* **EXERCISE AIM**
Go through the material below and copy all lines with "materials".

* **DATA EXCERPTS**
####################

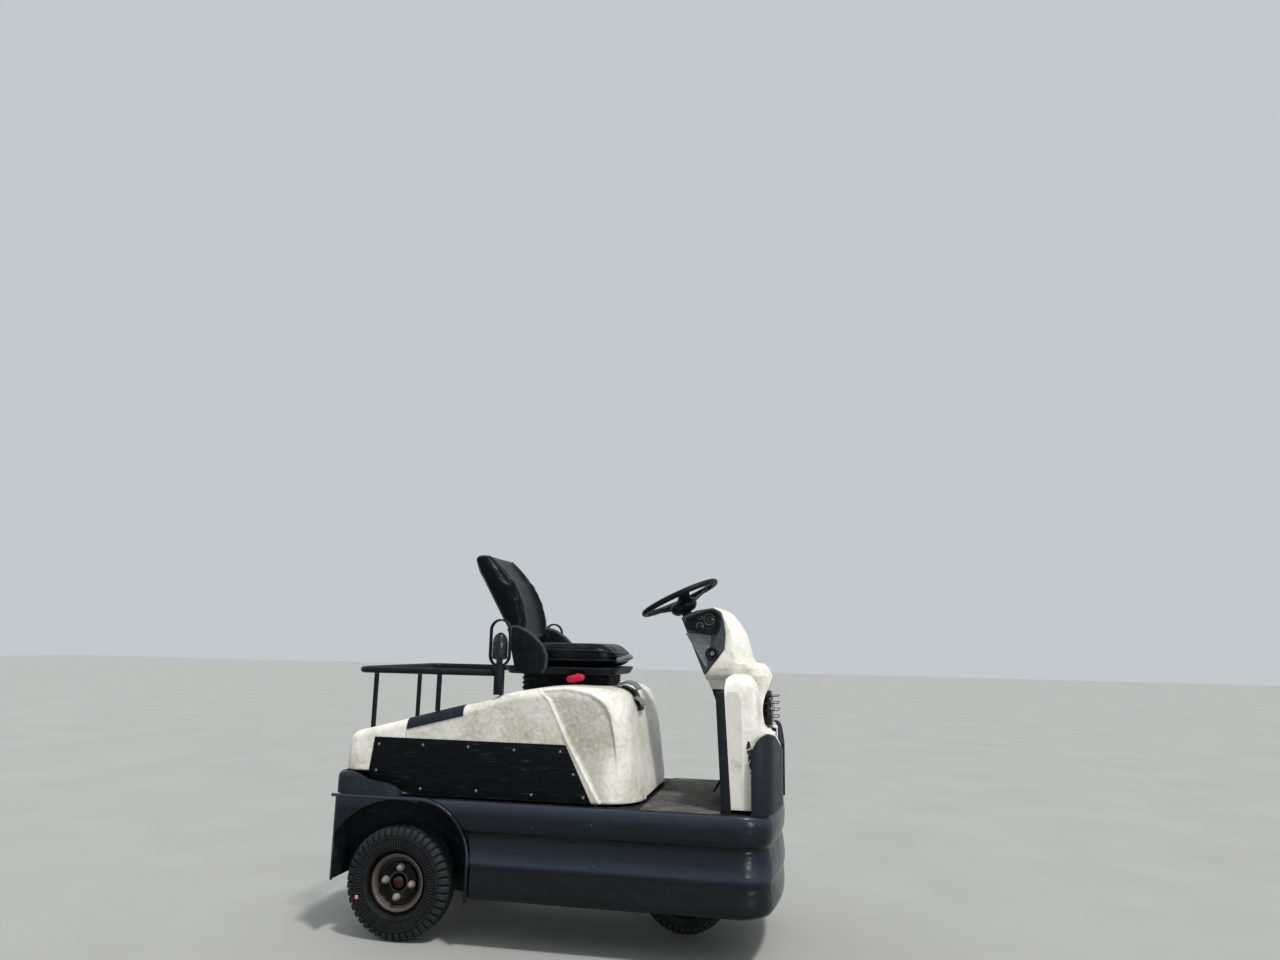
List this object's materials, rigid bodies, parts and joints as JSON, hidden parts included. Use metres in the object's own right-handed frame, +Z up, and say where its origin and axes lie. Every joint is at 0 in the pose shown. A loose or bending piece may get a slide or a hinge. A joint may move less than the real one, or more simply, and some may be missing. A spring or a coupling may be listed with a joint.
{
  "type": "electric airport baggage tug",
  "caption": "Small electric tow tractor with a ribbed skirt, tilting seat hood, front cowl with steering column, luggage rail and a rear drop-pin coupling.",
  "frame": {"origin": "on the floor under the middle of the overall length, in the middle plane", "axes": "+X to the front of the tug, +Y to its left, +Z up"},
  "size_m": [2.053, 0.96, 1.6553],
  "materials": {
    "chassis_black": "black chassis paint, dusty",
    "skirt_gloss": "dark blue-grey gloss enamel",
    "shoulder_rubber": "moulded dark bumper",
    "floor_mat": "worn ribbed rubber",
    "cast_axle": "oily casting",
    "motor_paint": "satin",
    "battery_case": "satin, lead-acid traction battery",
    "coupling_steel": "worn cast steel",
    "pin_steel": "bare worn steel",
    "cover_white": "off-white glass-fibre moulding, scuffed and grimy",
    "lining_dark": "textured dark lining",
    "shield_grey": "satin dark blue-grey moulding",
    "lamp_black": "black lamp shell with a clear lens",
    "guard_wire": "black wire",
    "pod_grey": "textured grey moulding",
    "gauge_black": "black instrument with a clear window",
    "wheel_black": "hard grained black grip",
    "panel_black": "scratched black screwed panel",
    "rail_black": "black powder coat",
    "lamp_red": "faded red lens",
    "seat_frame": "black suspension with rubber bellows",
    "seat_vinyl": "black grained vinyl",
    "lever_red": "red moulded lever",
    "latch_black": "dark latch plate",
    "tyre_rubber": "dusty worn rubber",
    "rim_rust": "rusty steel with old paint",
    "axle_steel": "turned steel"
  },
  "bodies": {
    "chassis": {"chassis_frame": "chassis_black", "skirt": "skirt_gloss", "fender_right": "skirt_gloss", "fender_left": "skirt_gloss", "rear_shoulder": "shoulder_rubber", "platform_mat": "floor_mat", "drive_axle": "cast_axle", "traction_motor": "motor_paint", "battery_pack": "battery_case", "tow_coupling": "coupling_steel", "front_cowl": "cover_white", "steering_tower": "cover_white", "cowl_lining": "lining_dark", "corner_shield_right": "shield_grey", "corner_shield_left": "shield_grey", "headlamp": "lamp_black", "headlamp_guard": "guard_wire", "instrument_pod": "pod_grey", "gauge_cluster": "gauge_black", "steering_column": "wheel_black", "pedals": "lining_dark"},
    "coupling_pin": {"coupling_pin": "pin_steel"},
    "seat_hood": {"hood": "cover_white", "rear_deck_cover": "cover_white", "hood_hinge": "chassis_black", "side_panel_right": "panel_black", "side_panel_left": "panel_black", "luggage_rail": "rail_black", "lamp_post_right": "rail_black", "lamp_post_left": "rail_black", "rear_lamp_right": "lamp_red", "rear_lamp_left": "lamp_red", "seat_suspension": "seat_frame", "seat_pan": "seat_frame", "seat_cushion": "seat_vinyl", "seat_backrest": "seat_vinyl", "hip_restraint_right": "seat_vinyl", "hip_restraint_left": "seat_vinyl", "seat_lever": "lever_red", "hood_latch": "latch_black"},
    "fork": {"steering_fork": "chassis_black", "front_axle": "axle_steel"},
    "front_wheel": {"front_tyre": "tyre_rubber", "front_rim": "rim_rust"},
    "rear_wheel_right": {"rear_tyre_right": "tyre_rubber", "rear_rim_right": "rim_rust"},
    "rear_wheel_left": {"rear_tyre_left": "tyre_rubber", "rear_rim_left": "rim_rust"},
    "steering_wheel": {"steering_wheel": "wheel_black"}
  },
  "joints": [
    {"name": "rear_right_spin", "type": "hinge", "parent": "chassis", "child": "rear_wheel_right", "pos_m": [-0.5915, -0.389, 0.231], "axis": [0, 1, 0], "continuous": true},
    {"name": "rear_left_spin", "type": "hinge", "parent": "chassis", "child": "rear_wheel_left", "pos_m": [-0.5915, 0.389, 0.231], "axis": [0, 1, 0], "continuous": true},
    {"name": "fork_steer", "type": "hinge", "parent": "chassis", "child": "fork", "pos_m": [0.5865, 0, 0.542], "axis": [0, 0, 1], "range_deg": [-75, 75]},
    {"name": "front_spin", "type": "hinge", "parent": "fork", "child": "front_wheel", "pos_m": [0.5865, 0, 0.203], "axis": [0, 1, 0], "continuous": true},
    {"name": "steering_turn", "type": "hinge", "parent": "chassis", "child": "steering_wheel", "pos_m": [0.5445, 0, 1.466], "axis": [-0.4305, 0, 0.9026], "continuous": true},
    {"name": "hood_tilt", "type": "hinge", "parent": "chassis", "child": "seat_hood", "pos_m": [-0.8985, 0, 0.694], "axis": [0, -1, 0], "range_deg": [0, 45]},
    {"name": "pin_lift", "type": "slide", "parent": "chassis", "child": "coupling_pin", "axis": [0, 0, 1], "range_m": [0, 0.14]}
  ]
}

####################

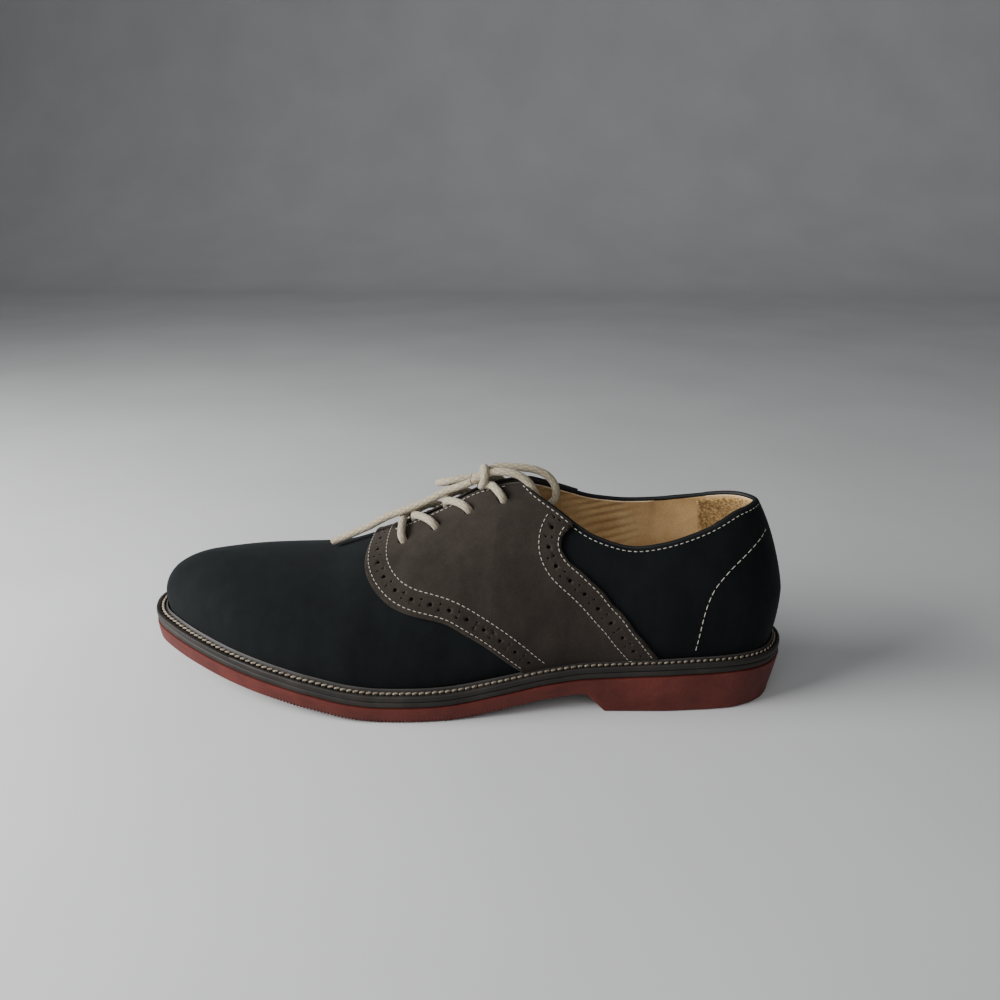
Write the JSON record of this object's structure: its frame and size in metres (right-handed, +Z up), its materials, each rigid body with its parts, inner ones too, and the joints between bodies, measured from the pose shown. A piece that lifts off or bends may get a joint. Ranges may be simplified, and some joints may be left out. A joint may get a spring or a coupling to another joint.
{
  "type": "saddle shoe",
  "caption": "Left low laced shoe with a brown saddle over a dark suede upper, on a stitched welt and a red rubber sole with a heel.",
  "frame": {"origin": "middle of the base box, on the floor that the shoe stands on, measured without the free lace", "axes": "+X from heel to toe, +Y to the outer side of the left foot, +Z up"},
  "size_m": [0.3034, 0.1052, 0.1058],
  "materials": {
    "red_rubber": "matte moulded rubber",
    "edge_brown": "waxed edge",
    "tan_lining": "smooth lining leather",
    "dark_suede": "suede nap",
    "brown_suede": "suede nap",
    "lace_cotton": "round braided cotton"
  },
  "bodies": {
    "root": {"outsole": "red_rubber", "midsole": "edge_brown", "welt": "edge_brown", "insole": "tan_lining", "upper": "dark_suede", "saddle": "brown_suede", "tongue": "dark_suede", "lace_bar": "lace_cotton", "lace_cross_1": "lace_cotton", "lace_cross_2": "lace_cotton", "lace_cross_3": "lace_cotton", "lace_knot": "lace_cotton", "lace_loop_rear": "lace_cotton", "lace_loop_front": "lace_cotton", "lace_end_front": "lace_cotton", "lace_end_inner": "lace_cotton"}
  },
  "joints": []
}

####################

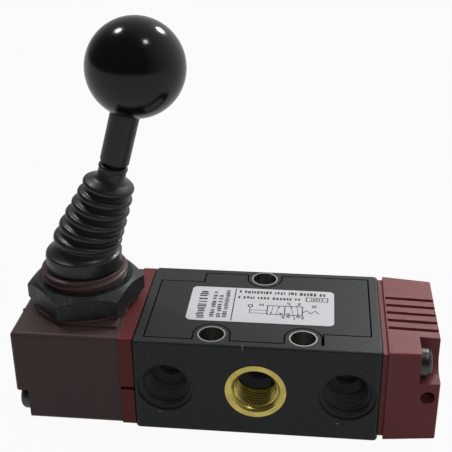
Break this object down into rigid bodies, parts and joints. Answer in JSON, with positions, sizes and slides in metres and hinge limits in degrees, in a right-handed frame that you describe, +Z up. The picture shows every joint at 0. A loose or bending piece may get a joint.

####################

* **RESPONSE**
List this object's materials, rigid bodies, parts and joints as JSON, hidden parts included. Use metres in the object's own right-handed frame, +Z up, and say where its origin and axes lie. Every joint is at 0 in the pose shown. A loose or bending piece may get a slide or a hinge. A joint may move less than the real one, or more simply, and some may be missing. A spring or a coupling may be listed with a joint.
  "materials": {
Write the JSON record of this object's structure: its frame and size in metres (right-handed, +Z up), its materials, each rigid body with its parts, inner ones too, and the joints between bodies, measured from the pose shown. A piece that lifts off or bends may get a joint. Ranges may be simplified, and some joints may be left out. A joint may get a spring or a coupling to another joint.
  "materials": {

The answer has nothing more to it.